En 2017, on pouvait craindre que ce fussent les mânes de Guy Mollet, de Georges Bidault, de Monnet et Schuman, et du pauvre Pierre Pflimlin, qui détestait de Gaulle et ne lui céda la place que la mort dans l’âme, qui revenaient au pouvoir. La même ferveur atlantiste, les mêmes puissances d’argent occupées à prêcher le « raisonnable » quand de Gaulle proclamait que « la politique de la France ne se décide pas à la corbeille », le même centrisme des libéraux de gauche et de droite qui n’attendit que son départ pour reprendre le cours naturel des choses : la consolidation de l’oligarchie. Emmanuel Macron, pourtant, aurait voulu faire mentir cette fatalité. Depuis un an, il a multiplié non seulement la geste gaullienne mais surtout les déclarations : entre la renégociation de la directive travailleurs détachés, la lutte contre le dumping fiscal en Europe et le positionnement équilibré face à Vladimir Poutine, Donald Trump et le prince Ben Salman. Hélas, après un an, tout a volé en éclats, le naturel revient au galop. L’Europe est verrouillée pour qui n’est pas prêt à pratiquer la politique gaullienne de la chaise vide, et la triple alliance ÉtatsUnis-Arabie saoudite-Israël a obligé notre fringant président à se ranger derrière son fanion. Il essaye de sauver les apparences en prétendant d’abord maintenir l’accord de 2015 – ce qui est impossible pour qui n’assumerait pas de s’opposer au chantage économique et juridique des États-Unis sur nos entreprises – puis négocier un « accord plus large » avec l’Iran – accord qui n’est autre que le plan proposé par les États-Unis, qui le savent inacceptable par l’Iran. Ou comment prendre une posture d’indépendance, une fois qu’on est échec et mat.

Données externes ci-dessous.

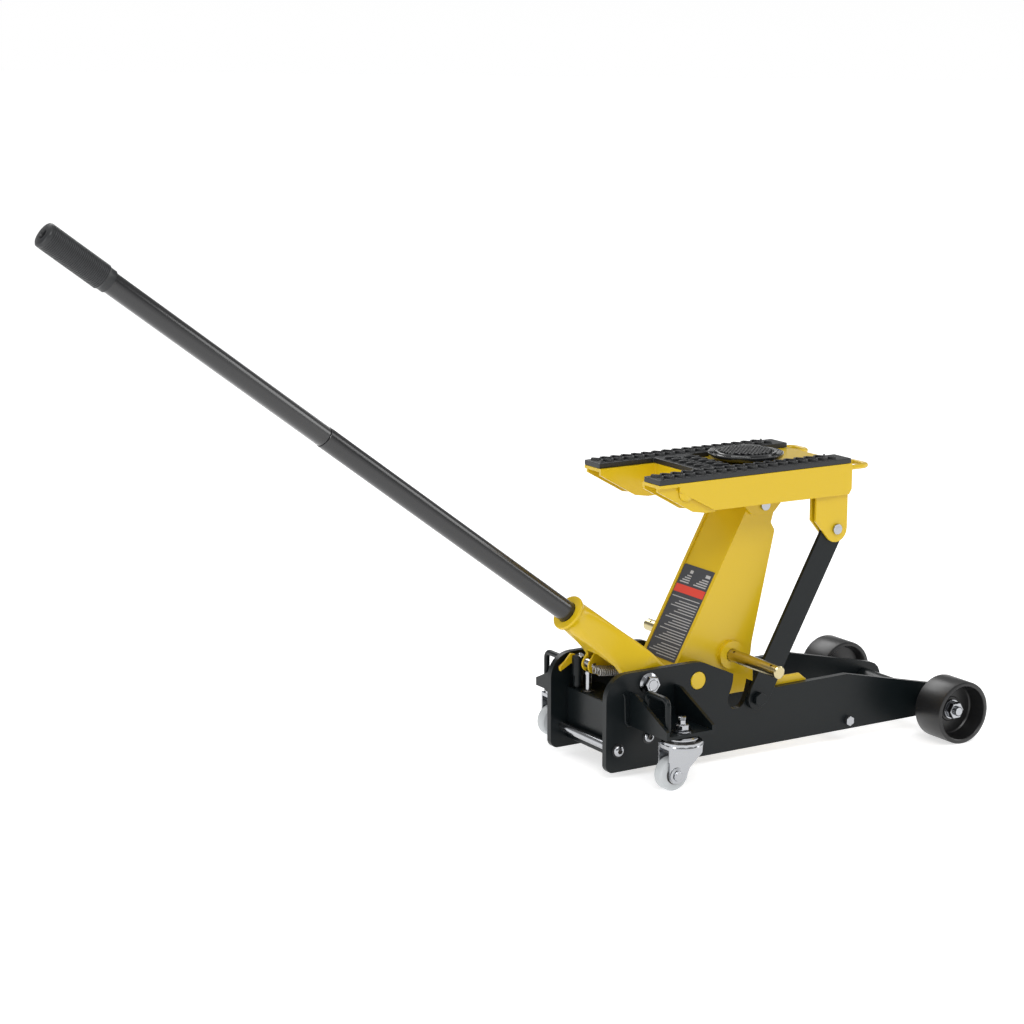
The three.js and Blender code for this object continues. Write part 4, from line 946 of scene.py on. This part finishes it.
def sky():
    """Grey walls with a bright band at the horizon and a bright ceiling."""
    world = bpy.data.worlds.new("studio")
    bpy.context.scene.world = world
    world.use_nodes = True
    nodes, links = world.node_tree.nodes, world.node_tree.links
    place = nodes.new("ShaderNodeTexCoord")
    split = nodes.new("ShaderNodeSeparateXYZ")
    bands = nodes.new("ShaderNodeValToRGB")
    ramp = bands.color_ramp
    for element, level in zip(ramp.elements, (1.0, 0.95)):
        element.color = (level, level, level, 1)
    for position, level in ((0.1, 0.95), (0.2, 0.28), (0.5, 0.25), (0.72, 0.8)):
        ramp.elements.new(position).color = (level, level, level, 1)
    links.new(place.outputs["Generated"], split.inputs["Vector"])
    links.new(split.outputs["Z"], bands.inputs["Fac"])
    links.new(bands.outputs["Color"], nodes["Background"].inputs["Color"])
    nodes["Background"].inputs["Strength"].default_value = 1.0


def studio():
    floor_mesh = bpy.data.meshes.new("floor")
    reach = 40.0
    floor_mesh.from_pydata(
        [(-reach, -reach, 0), (reach, -reach, 0), (reach, reach, 0), (-reach, reach, 0)], [], [(0, 1, 2, 3)],
    )
    pale, shader = shader_of("floor")
    shader.inputs["Base Color"].default_value = (0.72, 0.72, 0.72, 1)
    shader.inputs["Roughness"].default_value = 0.8
    shader.inputs["Emission Color"].default_value = (1, 1, 1, 1)
    shader.inputs["Emission Strength"].default_value = 0.62
    floor_mesh.materials.append(pale)
    floor = bpy.data.objects.new("floor", floor_mesh)
    bpy.context.scene.collection.objects.link(floor)
    sky()
    middle = (0.1, 0.0, 0.25)
    add_light("key", (-0.6, -2.2, 2.6), middle, (1.8, 1.2), 36)
    add_light("rim", (0.4, 2.4, 2.2), middle, (2.2, 1.0), 30)
    add_light("front", (2.6, -0.8, 1.2), middle, (1.2, 1.2), 14)
    add_light("low", (-2.4, -0.6, 0.9), middle, (1.0, 1.4), 16)


def camera():
    """A long lens to the right and rear of the jack, placed in the jack's own layout."""
    lens = bpy.data.cameras.new("camera")
    lens.lens = 87.87
    lens.sensor_width = 36.0
    lens.clip_end = 100
    obj = bpy.data.objects.new("camera", lens)
    bpy.context.scene.collection.objects.link(obj)
    place = Vector((-1553.3, -2402.5, 898.1))
    target = Vector((-89.34, 0, 320.97))
    turn = (target - place).to_track_quat("-Z", "Y").to_matrix()
    obj.location = at(*place)
    obj.rotation_euler = (LEANED @ turn).to_euler()
    bpy.context.scene.camera = obj


studio()
camera()
bpy.context.scene.view_settings.view_transform = "Standard"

En 1958, de Gaulle est traité de « factieux », de complotiste, de tyran, au même titre que les véritables républicains d’aujourd’hui sont traités de « souverainistes réacs ». 2018 n’est pas seulement le cinquantième anniversaire d’un 1968 triomphant sur le plan culturel, parfois pour le meilleur, un peu trop souvent pour le pire. C’est surtout la trahison absolue de l’esprit de 1958, sur des enjeux parfaitement semblables.